In neun Fotobildbänden erschienen jedoch zu seinen Lebzeiten auch Texte von Heinrich Böll, neu verfasste oder wiederverwendete, so unter anderem zu Chargesheimers Unter Krahnenbäumen, Im Ruhrgebiet (beide 1958) oder Menschen am Rhein (1960). 1964 publizierte Böll im Katalog zur Weltausstellung der Photographie den Text „Die humane Kamera“. Darin formulierte er eine Moral der Fotografie: „Wo die Kamera zudringlich wird, ihr Instrument, das Objektiv, zum Instrument […] des Photographen wird, der darauf aus ist, den Menschen zu ertappen, zu denunzieren, zu entlarven, überschreitet die Photographie ihre ästhetische und gleichzeitig ihre moralische Grenze.“ Von „Verletzungen“ spricht er auch.
Und eine solche Verletzung findet literarische Gestalt in Die verlorene Ehre der Katharina Blum (1974), wenn die Boulevardpresse Blum in Wort und Bild ihrer Würde beraubt. Das Humane, das Menschsein – darin liegt Bölls Interesse in der Literatur wie in der Fotografie. Denn eines sagt er klar: „Ich mache mir nicht viel aus Pracht-Fotobänden.“ Das Sehen war für ihn der zentrale Sinn, um sich die Welt zu erschließen: „(…) ein gutes Auge gehört zum Handwerkszeug des Schriftstellers“, heißt es im Bekenntnis zur Trümmerliteratur (1952). Für seinen Roman Frauen vor Flußlandschaft (1985) bat Böll seinen Sohn René um Fotografien ausgesuchter Orte in Bonn, die dann im Roman beschrieben werden. Aufnahmen und entsprechende Textstellen werden in der Präsentation zusammengeführt.
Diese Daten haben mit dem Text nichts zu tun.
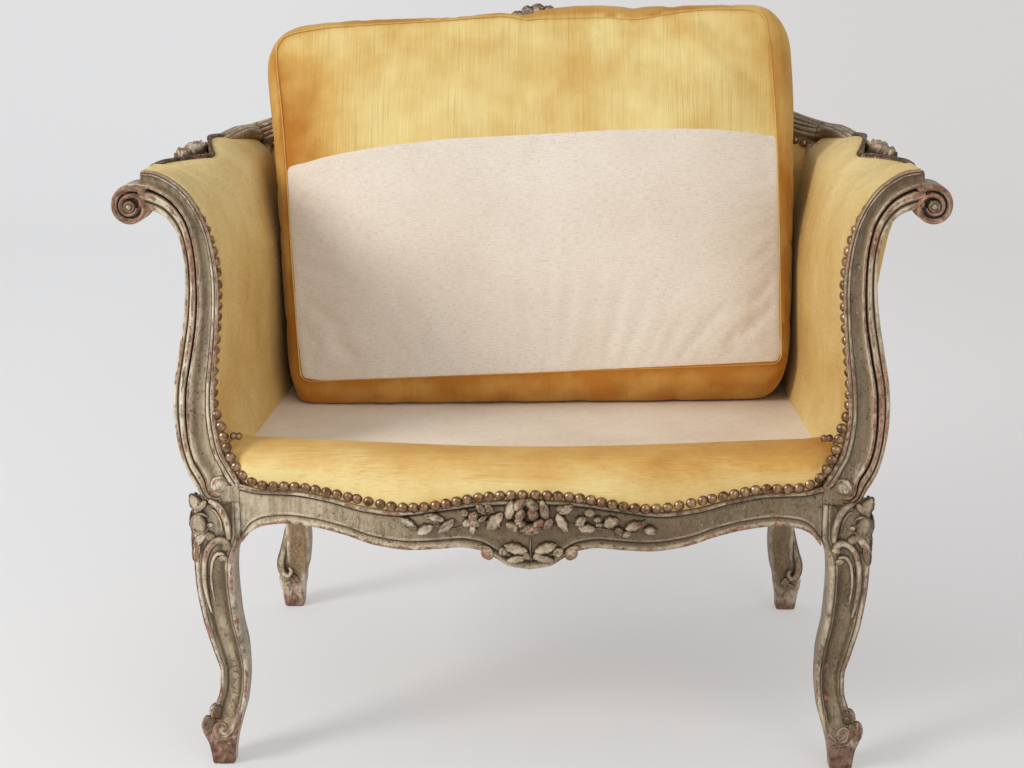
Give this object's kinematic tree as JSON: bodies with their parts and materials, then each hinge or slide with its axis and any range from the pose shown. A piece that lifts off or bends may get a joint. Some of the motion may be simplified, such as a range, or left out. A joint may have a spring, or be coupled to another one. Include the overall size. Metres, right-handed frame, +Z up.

Bölls Verhältnis zur Fotografie kommt ebenso in seinen Romanen und Geschichten über Fotografen und Fotografien zum Ausdruck. Als Motiv und Metapher taucht die Fotografie wiederholt auf, besonders prägnant in Anekdote zur Senkung der Arbeitsmoral (1963). Anhand von etwa 50 Exponaten aus Bildern, Büchern und Texten wird die vielfältige Auseinandersetzung Bölls mit der Fotografie gezeigt.